Objective
Write out exactly the lines that run from the line containing "obj.parent = None" through the line containing "# side. They"; both end lines belong to the answer.

Dataset records
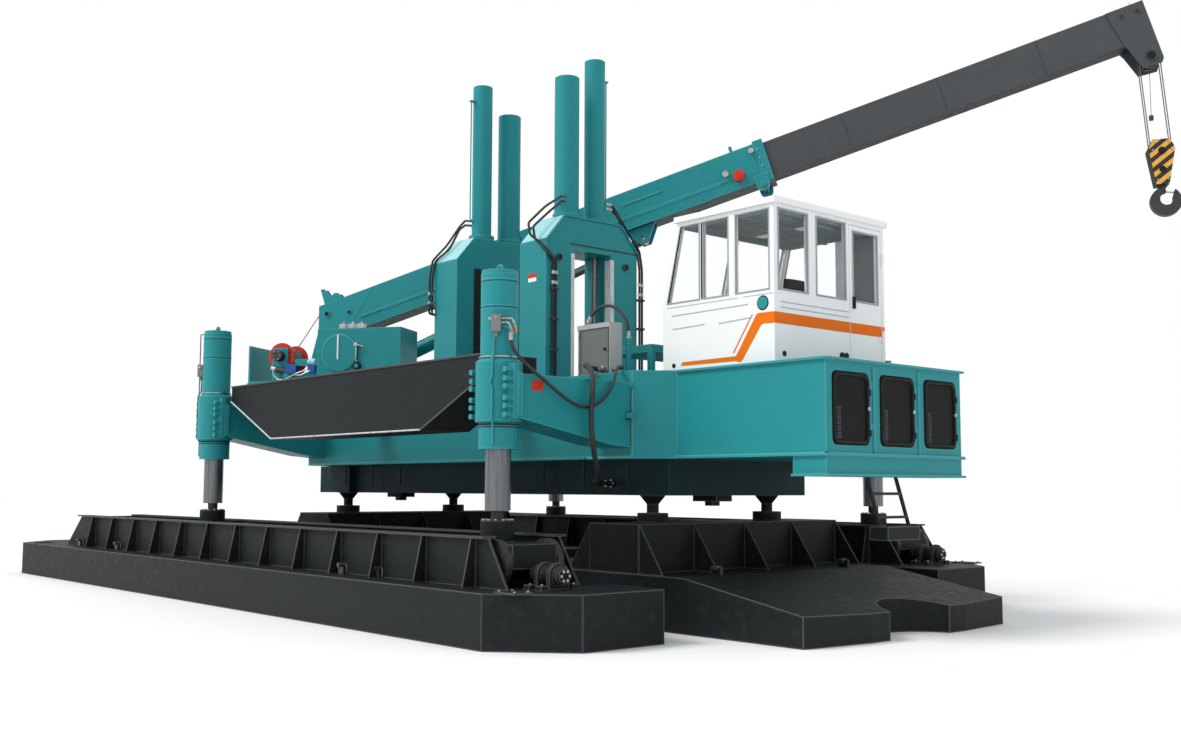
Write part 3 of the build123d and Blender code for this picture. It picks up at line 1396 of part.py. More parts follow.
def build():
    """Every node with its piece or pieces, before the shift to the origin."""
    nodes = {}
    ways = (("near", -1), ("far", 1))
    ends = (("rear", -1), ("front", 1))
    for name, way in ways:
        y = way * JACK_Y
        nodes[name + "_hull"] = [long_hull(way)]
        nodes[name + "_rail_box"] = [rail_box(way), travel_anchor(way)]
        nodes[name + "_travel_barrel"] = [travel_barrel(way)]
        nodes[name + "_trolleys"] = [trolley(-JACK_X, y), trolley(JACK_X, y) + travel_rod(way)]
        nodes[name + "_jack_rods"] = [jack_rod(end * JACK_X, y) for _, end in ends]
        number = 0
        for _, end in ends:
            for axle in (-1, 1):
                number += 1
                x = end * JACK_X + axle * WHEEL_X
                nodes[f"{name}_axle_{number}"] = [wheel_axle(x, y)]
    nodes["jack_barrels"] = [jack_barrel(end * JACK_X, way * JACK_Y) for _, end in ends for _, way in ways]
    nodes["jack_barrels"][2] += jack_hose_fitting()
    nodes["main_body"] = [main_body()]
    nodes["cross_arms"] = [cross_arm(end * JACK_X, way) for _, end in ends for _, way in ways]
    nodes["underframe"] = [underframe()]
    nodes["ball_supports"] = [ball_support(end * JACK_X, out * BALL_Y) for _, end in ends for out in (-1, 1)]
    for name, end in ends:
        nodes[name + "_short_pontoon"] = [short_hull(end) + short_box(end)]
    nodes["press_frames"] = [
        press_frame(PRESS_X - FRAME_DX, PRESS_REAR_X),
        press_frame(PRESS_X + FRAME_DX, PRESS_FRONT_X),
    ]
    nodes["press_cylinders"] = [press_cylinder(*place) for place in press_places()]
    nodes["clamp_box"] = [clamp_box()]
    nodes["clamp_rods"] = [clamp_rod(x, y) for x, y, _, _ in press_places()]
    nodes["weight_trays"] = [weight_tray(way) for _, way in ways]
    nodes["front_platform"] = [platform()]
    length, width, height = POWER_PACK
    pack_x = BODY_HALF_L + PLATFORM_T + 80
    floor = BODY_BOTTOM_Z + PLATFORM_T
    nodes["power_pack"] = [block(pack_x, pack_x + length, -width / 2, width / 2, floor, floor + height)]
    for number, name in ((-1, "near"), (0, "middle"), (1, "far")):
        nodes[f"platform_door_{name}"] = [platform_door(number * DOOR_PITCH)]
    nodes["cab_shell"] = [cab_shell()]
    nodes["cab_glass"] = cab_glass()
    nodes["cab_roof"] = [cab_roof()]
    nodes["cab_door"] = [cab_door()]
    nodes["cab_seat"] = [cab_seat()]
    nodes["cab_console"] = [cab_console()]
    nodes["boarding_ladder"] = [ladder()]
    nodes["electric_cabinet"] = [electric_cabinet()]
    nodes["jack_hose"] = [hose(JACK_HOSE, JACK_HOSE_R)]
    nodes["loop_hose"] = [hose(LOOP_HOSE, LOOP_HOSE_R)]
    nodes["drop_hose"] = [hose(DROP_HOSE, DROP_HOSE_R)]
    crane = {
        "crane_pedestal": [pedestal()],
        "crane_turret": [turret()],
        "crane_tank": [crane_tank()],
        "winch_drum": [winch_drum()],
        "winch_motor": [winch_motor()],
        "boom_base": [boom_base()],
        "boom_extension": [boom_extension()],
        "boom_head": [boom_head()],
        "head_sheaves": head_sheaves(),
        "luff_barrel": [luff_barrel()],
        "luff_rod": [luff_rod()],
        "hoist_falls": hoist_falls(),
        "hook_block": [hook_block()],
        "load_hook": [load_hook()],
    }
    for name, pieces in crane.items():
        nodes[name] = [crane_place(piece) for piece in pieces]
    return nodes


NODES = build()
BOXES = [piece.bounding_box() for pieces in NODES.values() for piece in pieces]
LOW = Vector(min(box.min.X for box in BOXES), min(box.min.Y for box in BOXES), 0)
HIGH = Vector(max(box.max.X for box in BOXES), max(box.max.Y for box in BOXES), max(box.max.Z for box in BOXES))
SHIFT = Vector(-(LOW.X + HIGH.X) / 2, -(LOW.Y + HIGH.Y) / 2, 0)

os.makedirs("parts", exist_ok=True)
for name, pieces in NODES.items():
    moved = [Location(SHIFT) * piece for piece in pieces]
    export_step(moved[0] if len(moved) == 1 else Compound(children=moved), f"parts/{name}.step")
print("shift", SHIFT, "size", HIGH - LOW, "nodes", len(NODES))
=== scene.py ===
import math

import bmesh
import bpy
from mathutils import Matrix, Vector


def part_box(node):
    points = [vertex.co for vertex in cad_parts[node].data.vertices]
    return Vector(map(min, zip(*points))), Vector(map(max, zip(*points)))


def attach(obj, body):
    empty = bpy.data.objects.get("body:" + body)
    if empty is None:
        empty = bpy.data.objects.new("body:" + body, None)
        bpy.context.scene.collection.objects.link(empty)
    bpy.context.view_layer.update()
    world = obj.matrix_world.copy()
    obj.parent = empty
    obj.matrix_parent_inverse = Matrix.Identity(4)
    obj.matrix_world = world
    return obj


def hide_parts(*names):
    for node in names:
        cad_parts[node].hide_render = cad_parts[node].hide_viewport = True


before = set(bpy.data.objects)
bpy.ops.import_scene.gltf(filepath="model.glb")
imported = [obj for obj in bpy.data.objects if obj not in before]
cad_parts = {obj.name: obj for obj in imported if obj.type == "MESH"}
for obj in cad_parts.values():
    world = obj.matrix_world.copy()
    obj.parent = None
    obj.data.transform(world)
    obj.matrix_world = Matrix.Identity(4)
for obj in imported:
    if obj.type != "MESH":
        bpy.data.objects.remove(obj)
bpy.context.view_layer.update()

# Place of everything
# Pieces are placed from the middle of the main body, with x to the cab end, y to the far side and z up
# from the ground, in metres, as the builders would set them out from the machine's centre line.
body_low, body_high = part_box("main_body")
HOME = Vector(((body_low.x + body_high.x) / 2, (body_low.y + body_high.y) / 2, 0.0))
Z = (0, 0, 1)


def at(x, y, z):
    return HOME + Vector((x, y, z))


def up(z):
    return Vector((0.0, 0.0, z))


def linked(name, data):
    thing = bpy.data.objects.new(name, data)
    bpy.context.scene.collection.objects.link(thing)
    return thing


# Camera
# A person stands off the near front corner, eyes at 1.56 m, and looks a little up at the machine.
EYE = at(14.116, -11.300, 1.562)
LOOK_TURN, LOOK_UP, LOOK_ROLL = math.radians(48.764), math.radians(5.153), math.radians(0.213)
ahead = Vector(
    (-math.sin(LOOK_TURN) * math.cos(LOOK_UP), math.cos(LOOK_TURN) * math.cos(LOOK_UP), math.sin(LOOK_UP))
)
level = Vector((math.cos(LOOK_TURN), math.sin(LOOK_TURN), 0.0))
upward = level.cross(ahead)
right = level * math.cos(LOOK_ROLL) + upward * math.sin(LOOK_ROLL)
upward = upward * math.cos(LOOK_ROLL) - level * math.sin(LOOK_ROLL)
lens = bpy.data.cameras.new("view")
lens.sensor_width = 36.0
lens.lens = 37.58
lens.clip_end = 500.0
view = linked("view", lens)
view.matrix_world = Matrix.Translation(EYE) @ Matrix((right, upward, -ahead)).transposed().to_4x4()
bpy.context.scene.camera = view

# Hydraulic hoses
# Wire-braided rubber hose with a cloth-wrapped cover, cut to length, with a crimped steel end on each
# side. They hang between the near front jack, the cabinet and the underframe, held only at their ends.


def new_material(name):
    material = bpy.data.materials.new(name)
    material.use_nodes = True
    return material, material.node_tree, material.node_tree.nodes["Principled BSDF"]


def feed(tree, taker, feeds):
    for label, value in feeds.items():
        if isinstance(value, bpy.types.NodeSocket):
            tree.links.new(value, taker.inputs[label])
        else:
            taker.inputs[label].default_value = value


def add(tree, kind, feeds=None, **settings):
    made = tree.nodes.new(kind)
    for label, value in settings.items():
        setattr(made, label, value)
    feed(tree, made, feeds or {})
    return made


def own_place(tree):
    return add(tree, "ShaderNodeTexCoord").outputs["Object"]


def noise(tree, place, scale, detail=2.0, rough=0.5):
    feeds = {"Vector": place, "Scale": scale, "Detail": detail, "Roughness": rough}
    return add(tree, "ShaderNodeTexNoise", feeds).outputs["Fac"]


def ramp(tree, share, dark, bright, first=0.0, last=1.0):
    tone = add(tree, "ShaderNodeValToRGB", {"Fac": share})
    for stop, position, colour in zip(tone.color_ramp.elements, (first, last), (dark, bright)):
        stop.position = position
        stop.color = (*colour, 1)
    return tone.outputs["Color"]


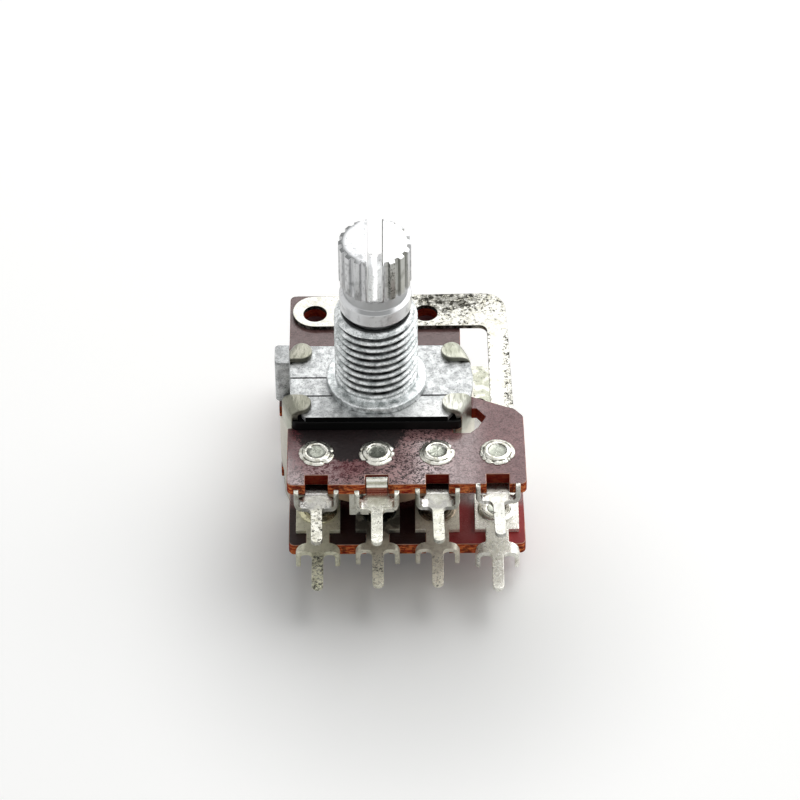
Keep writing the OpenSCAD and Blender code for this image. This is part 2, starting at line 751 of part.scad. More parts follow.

Solution to this exercise
    obj.parent = None
    obj.data.transform(world)
    obj.matrix_world = Matrix.Identity(4)
for obj in imported:
    if obj.type != "MESH":
        bpy.data.objects.remove(obj)
bpy.context.view_layer.update()

# Place of everything
# Pieces are placed from the middle of the main body, with x to the cab end, y to the far side and z up
# from the ground, in metres, as the builders would set them out from the machine's centre line.
body_low, body_high = part_box("main_body")
HOME = Vector(((body_low.x + body_high.x) / 2, (body_low.y + body_high.y) / 2, 0.0))
Z = (0, 0, 1)


def at(x, y, z):
    return HOME + Vector((x, y, z))


def up(z):
    return Vector((0.0, 0.0, z))


def linked(name, data):
    thing = bpy.data.objects.new(name, data)
    bpy.context.scene.collection.objects.link(thing)
    return thing


# Camera
# A person stands off the near front corner, eyes at 1.56 m, and looks a little up at the machine.
EYE = at(14.116, -11.300, 1.562)
LOOK_TURN, LOOK_UP, LOOK_ROLL = math.radians(48.764), math.radians(5.153), math.radians(0.213)
ahead = Vector(
    (-math.sin(LOOK_TURN) * math.cos(LOOK_UP), math.cos(LOOK_TURN) * math.cos(LOOK_UP), math.sin(LOOK_UP))
)
level = Vector((math.cos(LOOK_TURN), math.sin(LOOK_TURN), 0.0))
upward = level.cross(ahead)
right = level * math.cos(LOOK_ROLL) + upward * math.sin(LOOK_ROLL)
upward = upward * math.cos(LOOK_ROLL) - level * math.sin(LOOK_ROLL)
lens = bpy.data.cameras.new("view")
lens.sensor_width = 36.0
lens.lens = 37.58
lens.clip_end = 500.0
view = linked("view", lens)
view.matrix_world = Matrix.Translation(EYE) @ Matrix((right, upward, -ahead)).transposed().to_4x4()
bpy.context.scene.camera = view

# Hydraulic hoses
# Wire-braided rubber hose with a cloth-wrapped cover, cut to length, with a crimped steel end on each
# side. They hang between the near front jack, the cabinet and the underframe, held only at their ends.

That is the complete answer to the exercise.